> DATASET SECTION
· · · · ·

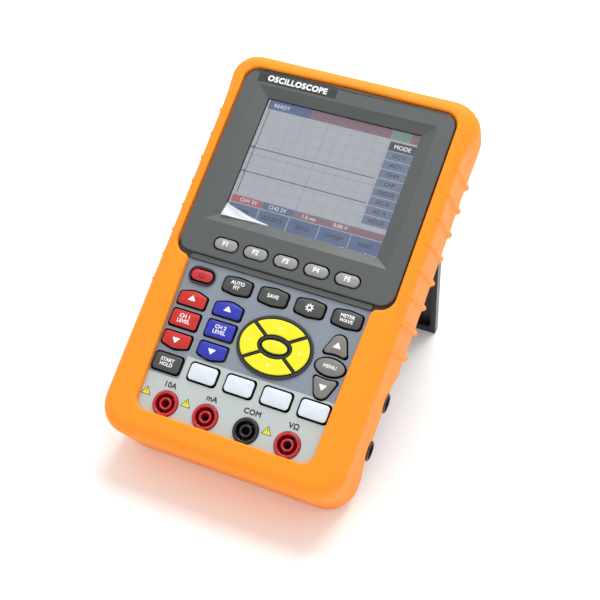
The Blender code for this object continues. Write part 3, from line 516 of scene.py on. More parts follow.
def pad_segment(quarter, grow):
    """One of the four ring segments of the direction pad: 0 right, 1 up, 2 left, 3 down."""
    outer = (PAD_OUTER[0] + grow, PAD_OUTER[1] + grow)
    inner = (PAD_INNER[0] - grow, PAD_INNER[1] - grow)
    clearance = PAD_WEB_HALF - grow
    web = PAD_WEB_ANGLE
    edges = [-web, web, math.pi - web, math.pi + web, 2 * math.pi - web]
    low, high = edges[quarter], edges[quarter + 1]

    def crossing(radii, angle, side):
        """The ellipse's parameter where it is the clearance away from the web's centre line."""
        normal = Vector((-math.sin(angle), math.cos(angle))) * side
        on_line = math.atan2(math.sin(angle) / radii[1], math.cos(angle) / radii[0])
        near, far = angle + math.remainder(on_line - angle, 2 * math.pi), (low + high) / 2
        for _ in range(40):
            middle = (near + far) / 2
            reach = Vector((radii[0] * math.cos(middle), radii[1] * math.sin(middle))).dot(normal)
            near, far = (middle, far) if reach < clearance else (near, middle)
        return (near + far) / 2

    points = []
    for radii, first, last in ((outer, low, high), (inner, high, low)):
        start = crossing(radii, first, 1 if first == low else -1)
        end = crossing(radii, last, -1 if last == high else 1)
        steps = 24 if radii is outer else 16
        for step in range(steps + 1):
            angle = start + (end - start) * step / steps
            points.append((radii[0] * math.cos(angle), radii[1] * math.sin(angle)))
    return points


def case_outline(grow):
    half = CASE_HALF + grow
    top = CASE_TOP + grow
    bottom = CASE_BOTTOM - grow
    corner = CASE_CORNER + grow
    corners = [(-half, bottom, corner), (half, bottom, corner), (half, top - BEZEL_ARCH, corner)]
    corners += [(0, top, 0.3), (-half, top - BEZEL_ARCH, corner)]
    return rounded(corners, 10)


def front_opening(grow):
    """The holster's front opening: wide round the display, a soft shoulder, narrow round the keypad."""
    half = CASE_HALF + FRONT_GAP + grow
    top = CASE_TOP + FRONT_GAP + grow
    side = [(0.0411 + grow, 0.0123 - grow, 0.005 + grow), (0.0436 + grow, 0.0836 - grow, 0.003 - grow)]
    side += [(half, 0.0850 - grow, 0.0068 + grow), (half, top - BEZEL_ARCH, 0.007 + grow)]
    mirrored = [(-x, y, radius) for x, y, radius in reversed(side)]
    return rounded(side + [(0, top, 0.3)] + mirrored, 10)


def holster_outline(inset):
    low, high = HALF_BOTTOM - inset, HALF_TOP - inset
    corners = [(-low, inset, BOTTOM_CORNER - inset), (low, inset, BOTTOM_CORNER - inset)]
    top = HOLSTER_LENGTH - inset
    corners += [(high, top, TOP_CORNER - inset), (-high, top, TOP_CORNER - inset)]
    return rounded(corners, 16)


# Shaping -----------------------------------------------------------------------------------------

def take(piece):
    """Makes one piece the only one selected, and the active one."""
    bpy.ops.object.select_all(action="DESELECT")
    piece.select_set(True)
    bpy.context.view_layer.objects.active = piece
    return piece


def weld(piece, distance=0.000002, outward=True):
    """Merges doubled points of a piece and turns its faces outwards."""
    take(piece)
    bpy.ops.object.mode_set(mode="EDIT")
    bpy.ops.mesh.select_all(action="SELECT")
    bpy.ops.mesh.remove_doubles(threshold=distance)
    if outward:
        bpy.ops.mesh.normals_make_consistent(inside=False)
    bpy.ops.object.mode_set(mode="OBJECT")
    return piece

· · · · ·

> REQUIREMENTS
Copy out every line of the data above, exactly as given.

> FINAL RESULT
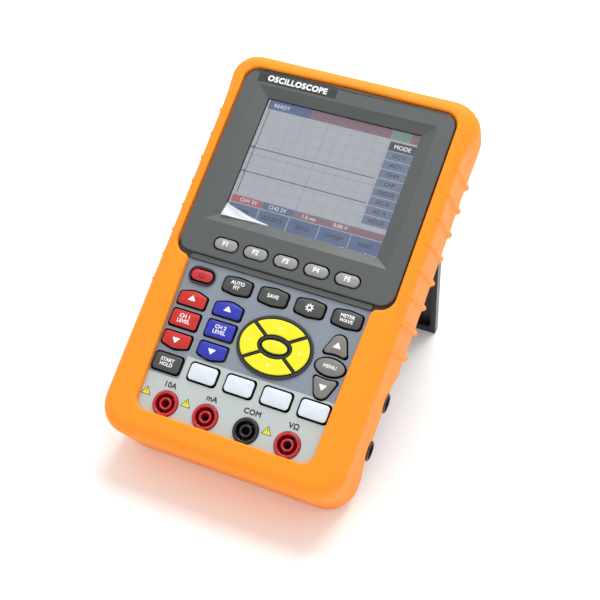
The Blender code for this object continues. Write part 3, from line 516 of scene.py on. More parts follow.
def pad_segment(quarter, grow):
    """One of the four ring segments of the direction pad: 0 right, 1 up, 2 left, 3 down."""
    outer = (PAD_OUTER[0] + grow, PAD_OUTER[1] + grow)
    inner = (PAD_INNER[0] - grow, PAD_INNER[1] - grow)
    clearance = PAD_WEB_HALF - grow
    web = PAD_WEB_ANGLE
    edges = [-web, web, math.pi - web, math.pi + web, 2 * math.pi - web]
    low, high = edges[quarter], edges[quarter + 1]

    def crossing(radii, angle, side):
        """The ellipse's parameter where it is the clearance away from the web's centre line."""
        normal = Vector((-math.sin(angle), math.cos(angle))) * side
        on_line = math.atan2(math.sin(angle) / radii[1], math.cos(angle) / radii[0])
        near, far = angle + math.remainder(on_line - angle, 2 * math.pi), (low + high) / 2
        for _ in range(40):
            middle = (near + far) / 2
            reach = Vector((radii[0] * math.cos(middle), radii[1] * math.sin(middle))).dot(normal)
            near, far = (middle, far) if reach < clearance else (near, middle)
        return (near + far) / 2

    points = []
    for radii, first, last in ((outer, low, high), (inner, high, low)):
        start = crossing(radii, first, 1 if first == low else -1)
        end = crossing(radii, last, -1 if last == high else 1)
        steps = 24 if radii is outer else 16
        for step in range(steps + 1):
            angle = start + (end - start) * step / steps
            points.append((radii[0] * math.cos(angle), radii[1] * math.sin(angle)))
    return points


def case_outline(grow):
    half = CASE_HALF + grow
    top = CASE_TOP + grow
    bottom = CASE_BOTTOM - grow
    corner = CASE_CORNER + grow
    corners = [(-half, bottom, corner), (half, bottom, corner), (half, top - BEZEL_ARCH, corner)]
    corners += [(0, top, 0.3), (-half, top - BEZEL_ARCH, corner)]
    return rounded(corners, 10)


def front_opening(grow):
    """The holster's front opening: wide round the display, a soft shoulder, narrow round the keypad."""
    half = CASE_HALF + FRONT_GAP + grow
    top = CASE_TOP + FRONT_GAP + grow
    side = [(0.0411 + grow, 0.0123 - grow, 0.005 + grow), (0.0436 + grow, 0.0836 - grow, 0.003 - grow)]
    side += [(half, 0.0850 - grow, 0.0068 + grow), (half, top - BEZEL_ARCH, 0.007 + grow)]
    mirrored = [(-x, y, radius) for x, y, radius in reversed(side)]
    return rounded(side + [(0, top, 0.3)] + mirrored, 10)


def holster_outline(inset):
    low, high = HALF_BOTTOM - inset, HALF_TOP - inset
    corners = [(-low, inset, BOTTOM_CORNER - inset), (low, inset, BOTTOM_CORNER - inset)]
    top = HOLSTER_LENGTH - inset
    corners += [(high, top, TOP_CORNER - inset), (-high, top, TOP_CORNER - inset)]
    return rounded(corners, 16)


# Shaping -----------------------------------------------------------------------------------------

def take(piece):
    """Makes one piece the only one selected, and the active one."""
    bpy.ops.object.select_all(action="DESELECT")
    piece.select_set(True)
    bpy.context.view_layer.objects.active = piece
    return piece


def weld(piece, distance=0.000002, outward=True):
    """Merges doubled points of a piece and turns its faces outwards."""
    take(piece)
    bpy.ops.object.mode_set(mode="EDIT")
    bpy.ops.mesh.select_all(action="SELECT")
    bpy.ops.mesh.remove_doubles(threshold=distance)
    if outward:
        bpy.ops.mesh.normals_make_consistent(inside=False)
    bpy.ops.object.mode_set(mode="OBJECT")
    return piece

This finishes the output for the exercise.